**WORK TO COMPLETE:** Copy out every line of the data exactly.

**DATASET SECTION:**
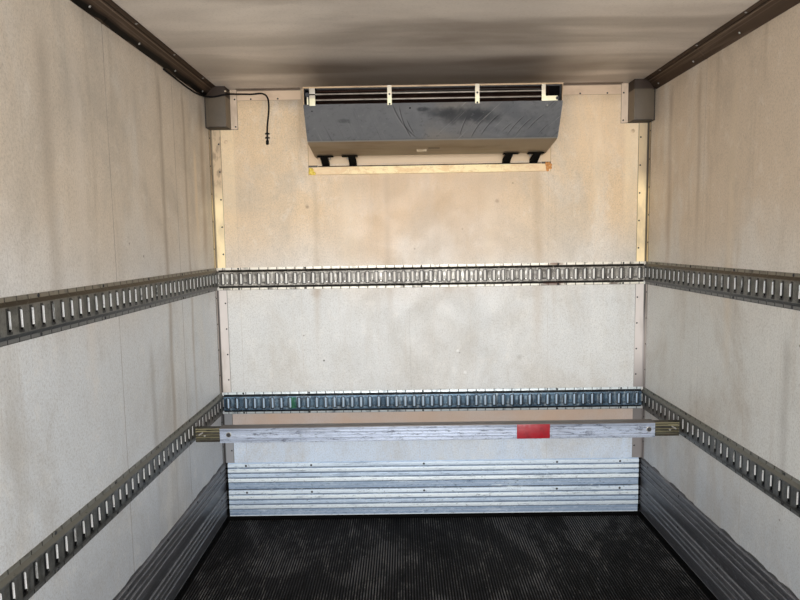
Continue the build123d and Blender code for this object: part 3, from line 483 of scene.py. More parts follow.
def trackFinish(name, wall, level, anchor, tones):  # tones: web, dark, slope, foot, lip
    made = Finish(name, tones["web"], 0.42, Metallic=0.35)
    pockets = wall == "front"
    middle, pitch = room["floor"] + lining[level], 0.0508
    along, across = (made.x, made.y) if pockets else (made.y, made.x)
    deep = abs(across - room[wall])
    rise = made.z - middle
    tall = abs(rise)
    turn = made.math("FRACT", (along - (anchor - 100 * pitch)) / pitch)
    run = turn * pitch  # 0 at a slot's middle, up to the next one
    cloud = made.noise(16, detail=6, rough=0.7, warp=0.3)
    made.paint(cloud.step(0.42, 0.66, 0.9), tones["dark"])
    each = made.noise(2.3, (9, 9, 0.4), 2, shift=(5, 1, 2))
    made.paint(each.step(0.5, 0.66, 0.5), tones["dark"])
    made.paint(made.noise(60, (1, 1, 0.2), 4).step(0.5, 0.75, 0.45), tones["foot"])
    grit = made.noise(170, detail=3, rough=0.8)
    made.paint(grit.step(0.52, 0.7, 0.5), tones["slope"])
    near = made.math("PINGPONG", run, pitch / 2)  # how far the nearest slot's middle is
    if pockets:
        away = abs(run - pitch / 2)
        # painted shade round each pocket's rim and in its lower part
        edge = away.step(0.007, 0.0105) * away.step(0.014, 0.0118) * tall.step(0.03, 0.026)
        made.paint(edge * 0.75, tones["slope"])
        hollow = away.step(0.0105, 0.008) * rise.step(-0.0275, -0.025) * rise.step(-0.015, -0.02)
        made.paint(hollow * 0.7, tones["slope"])
        # painted highlight on each pocket's lower slope, which faces up
        spot = away.step(0.0055, 0.0035) * rise.step(-0.026, -0.0235) * rise.step(-0.017, -0.0205)
        made.paint(spot * made.noise(3, (4, 4, 1)).step(0.42, 0.52) * tones["spotHighlight"], tones["lip"])
        glare = away.step(0.008, 0.004) * rise.step(-0.005, 0.01) * rise.step(0.028, 0.022)
        made.paint(glare * each.step(0.4, 0.55, 0, tones["glare"]), tones["lip"])
        # painted shade round each slot's edge
        made.paint(near.step(0.0116, 0.0098) * tall.step(0.0345, 0.033) * 0.85, tones["slope"])
        lipTop, lipEnd = 0.0102, 0.0315
    else:  # the slots' near sides and lower ends are in shadow
        below = near.step(0.01, 0.0085) * rise.step(-0.037, -0.035) * rise.step(-0.027, -0.029)
        made.paint(below * 0.92, tones["slope"])
        rim = run.step(pitch - 0.015, pitch - 0.013) * tall.step(0.036, 0.034)
        made.paint(rim * 0.92, tones["slope"])
        # near black painted shade deep inside each slot
        made.paint(deep.step(0.0121, 0.0118) * tall.step(0.033, 0.032), (7, 7, 7))
        lipTop, lipEnd = 0.0119, 0.0262
    slotCount = made.math("FLOOR", (along - anchor) / pitch + 0.5)
    chance = made.out("ShaderNodeTexWhiteNoise", {"W": slotCount}, "Value", noise_dimensions="1D")
    lip = deep.step(lipTop, lipTop - 0.0003) * deep.step(lipTop - 0.0067, lipTop - 0.006)
    lip = lip * tall.step(lipEnd + 0.001, lipEnd)
    if not pockets:  # each slot's painted highlight stops short of its lower end, which stays in painted shade for a different length
        lowEnd = made.math("FRACT", chance * 7.0) * tones["short"]
        ragged = made.noise(150, detail=3) * 0.006
        above = rise - (lowEnd + ragged)
        lip = lip * above.step(-0.027, -0.0262)
    # painted shade on the front slots' inner sides; painted highlight on the side slots' far inner walls, dimmed on
    # some slots below
    made.paint((lip * 0.85) if pockets else lip, tones["slope" if pockets else "lip"])
    dull = chance.step(tones["dull"], tones["dull"] + 0.1)
    made.paint(lip * dull * made.noise(90, (1, 1, 0.4), 4).step(0.35, 0.6, 0.25, 0.95), tones["dark"])
    # painted shade on the hat's slopes, near black on the front tracks; the lower side tracks' top slopes, which face
    # up, are painted lighter
    slope = tall.step(0.038, 0.0392) * tall.step(0.0515, 0.05)
    made.paint(slope * 0.96, tones["bend"])
    if not pockets:  # painted shade: the lower half, which faces down, stays a flat dark grey
        made.paint(slope * rise.step(0, -0.001), (60, 61, 60))
    foot = tall.step(0.0503, 0.0512)
    made.paint(foot, tones["foot"])
    made.paint(foot * made.noise(22, detail=5).step(0.52, 0.72, 0.7), tones["dark"])
    if not pockets:
        made.paint(foot * rise.step(0, -0.001) * 0.85, (110, 111, 110))
    flecks = made.noise(75, detail=5, rough=0.8)
    made.paint(flecks.step(0.58, 0.68, 0.45), tones["foot"])
    made.paint(flecks.step(0.42, 0.32, 0.55), tones["slope"])
    # painted shade in the notches at the slots' middles, and a painted shadow line along the lower edge
    made.paint(foot * near.step(0.0026, 0.0016) * 0.85, tones["slope"])
    made.paint(rise.step(-0.06, -0.0612) * 0.55, tones["slope"])
    for place, reach, low, high, colour in tones.get("marks", ()):
        ragged = (made.noise(70, detail=6) - 0.5) * (reach * 1.6)
        beside = abs(along + ragged - place)
        within = made.z.band(middle + low, middle + high, 0.003)
        made.paint(beside.step(reach, reach * 0.4) * within * 0.8, colour)
    made.relief(made.noise(120, detail=3), 0.0003)
    return made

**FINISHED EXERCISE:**
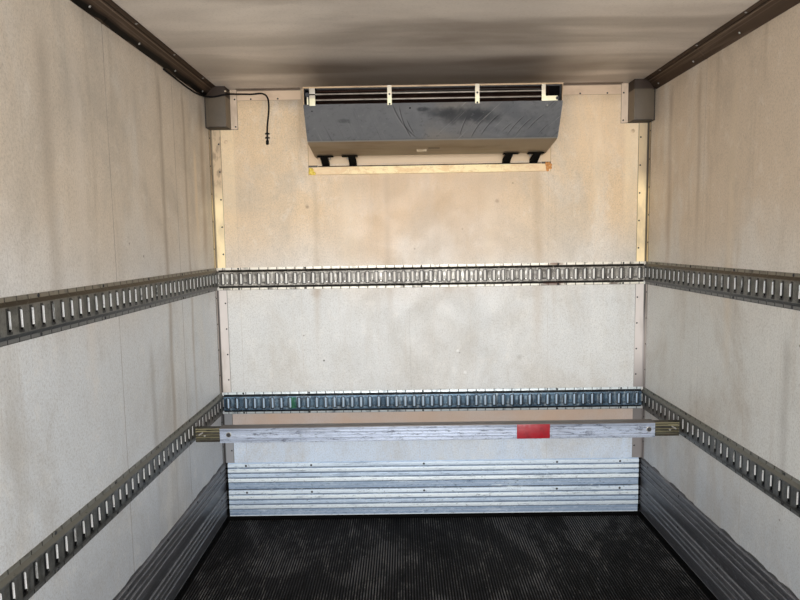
Continue the build123d and Blender code for this object: part 3, from line 483 of scene.py. More parts follow.
def trackFinish(name, wall, level, anchor, tones):  # tones: web, dark, slope, foot, lip
    made = Finish(name, tones["web"], 0.42, Metallic=0.35)
    pockets = wall == "front"
    middle, pitch = room["floor"] + lining[level], 0.0508
    along, across = (made.x, made.y) if pockets else (made.y, made.x)
    deep = abs(across - room[wall])
    rise = made.z - middle
    tall = abs(rise)
    turn = made.math("FRACT", (along - (anchor - 100 * pitch)) / pitch)
    run = turn * pitch  # 0 at a slot's middle, up to the next one
    cloud = made.noise(16, detail=6, rough=0.7, warp=0.3)
    made.paint(cloud.step(0.42, 0.66, 0.9), tones["dark"])
    each = made.noise(2.3, (9, 9, 0.4), 2, shift=(5, 1, 2))
    made.paint(each.step(0.5, 0.66, 0.5), tones["dark"])
    made.paint(made.noise(60, (1, 1, 0.2), 4).step(0.5, 0.75, 0.45), tones["foot"])
    grit = made.noise(170, detail=3, rough=0.8)
    made.paint(grit.step(0.52, 0.7, 0.5), tones["slope"])
    near = made.math("PINGPONG", run, pitch / 2)  # how far the nearest slot's middle is
    if pockets:
        away = abs(run - pitch / 2)
        # painted shade round each pocket's rim and in its lower part
        edge = away.step(0.007, 0.0105) * away.step(0.014, 0.0118) * tall.step(0.03, 0.026)
        made.paint(edge * 0.75, tones["slope"])
        hollow = away.step(0.0105, 0.008) * rise.step(-0.0275, -0.025) * rise.step(-0.015, -0.02)
        made.paint(hollow * 0.7, tones["slope"])
        # painted highlight on each pocket's lower slope, which faces up
        spot = away.step(0.0055, 0.0035) * rise.step(-0.026, -0.0235) * rise.step(-0.017, -0.0205)
        made.paint(spot * made.noise(3, (4, 4, 1)).step(0.42, 0.52) * tones["spotHighlight"], tones["lip"])
        glare = away.step(0.008, 0.004) * rise.step(-0.005, 0.01) * rise.step(0.028, 0.022)
        made.paint(glare * each.step(0.4, 0.55, 0, tones["glare"]), tones["lip"])
        # painted shade round each slot's edge
        made.paint(near.step(0.0116, 0.0098) * tall.step(0.0345, 0.033) * 0.85, tones["slope"])
        lipTop, lipEnd = 0.0102, 0.0315
    else:  # the slots' near sides and lower ends are in shadow
        below = near.step(0.01, 0.0085) * rise.step(-0.037, -0.035) * rise.step(-0.027, -0.029)
        made.paint(below * 0.92, tones["slope"])
        rim = run.step(pitch - 0.015, pitch - 0.013) * tall.step(0.036, 0.034)
        made.paint(rim * 0.92, tones["slope"])
        # near black painted shade deep inside each slot
        made.paint(deep.step(0.0121, 0.0118) * tall.step(0.033, 0.032), (7, 7, 7))
        lipTop, lipEnd = 0.0119, 0.0262
    slotCount = made.math("FLOOR", (along - anchor) / pitch + 0.5)
    chance = made.out("ShaderNodeTexWhiteNoise", {"W": slotCount}, "Value", noise_dimensions="1D")
    lip = deep.step(lipTop, lipTop - 0.0003) * deep.step(lipTop - 0.0067, lipTop - 0.006)
    lip = lip * tall.step(lipEnd + 0.001, lipEnd)
    if not pockets:  # each slot's painted highlight stops short of its lower end, which stays in painted shade for a different length
        lowEnd = made.math("FRACT", chance * 7.0) * tones["short"]
        ragged = made.noise(150, detail=3) * 0.006
        above = rise - (lowEnd + ragged)
        lip = lip * above.step(-0.027, -0.0262)
    # painted shade on the front slots' inner sides; painted highlight on the side slots' far inner walls, dimmed on
    # some slots below
    made.paint((lip * 0.85) if pockets else lip, tones["slope" if pockets else "lip"])
    dull = chance.step(tones["dull"], tones["dull"] + 0.1)
    made.paint(lip * dull * made.noise(90, (1, 1, 0.4), 4).step(0.35, 0.6, 0.25, 0.95), tones["dark"])
    # painted shade on the hat's slopes, near black on the front tracks; the lower side tracks' top slopes, which face
    # up, are painted lighter
    slope = tall.step(0.038, 0.0392) * tall.step(0.0515, 0.05)
    made.paint(slope * 0.96, tones["bend"])
    if not pockets:  # painted shade: the lower half, which faces down, stays a flat dark grey
        made.paint(slope * rise.step(0, -0.001), (60, 61, 60))
    foot = tall.step(0.0503, 0.0512)
    made.paint(foot, tones["foot"])
    made.paint(foot * made.noise(22, detail=5).step(0.52, 0.72, 0.7), tones["dark"])
    if not pockets:
        made.paint(foot * rise.step(0, -0.001) * 0.85, (110, 111, 110))
    flecks = made.noise(75, detail=5, rough=0.8)
    made.paint(flecks.step(0.58, 0.68, 0.45), tones["foot"])
    made.paint(flecks.step(0.42, 0.32, 0.55), tones["slope"])
    # painted shade in the notches at the slots' middles, and a painted shadow line along the lower edge
    made.paint(foot * near.step(0.0026, 0.0016) * 0.85, tones["slope"])
    made.paint(rise.step(-0.06, -0.0612) * 0.55, tones["slope"])
    for place, reach, low, high, colour in tones.get("marks", ()):
        ragged = (made.noise(70, detail=6) - 0.5) * (reach * 1.6)
        beside = abs(along + ragged - place)
        within = made.z.band(middle + low, middle + high, 0.003)
        made.paint(beside.step(reach, reach * 0.4) * within * 0.8, colour)
    made.relief(made.noise(120, detail=3), 0.0003)
    return made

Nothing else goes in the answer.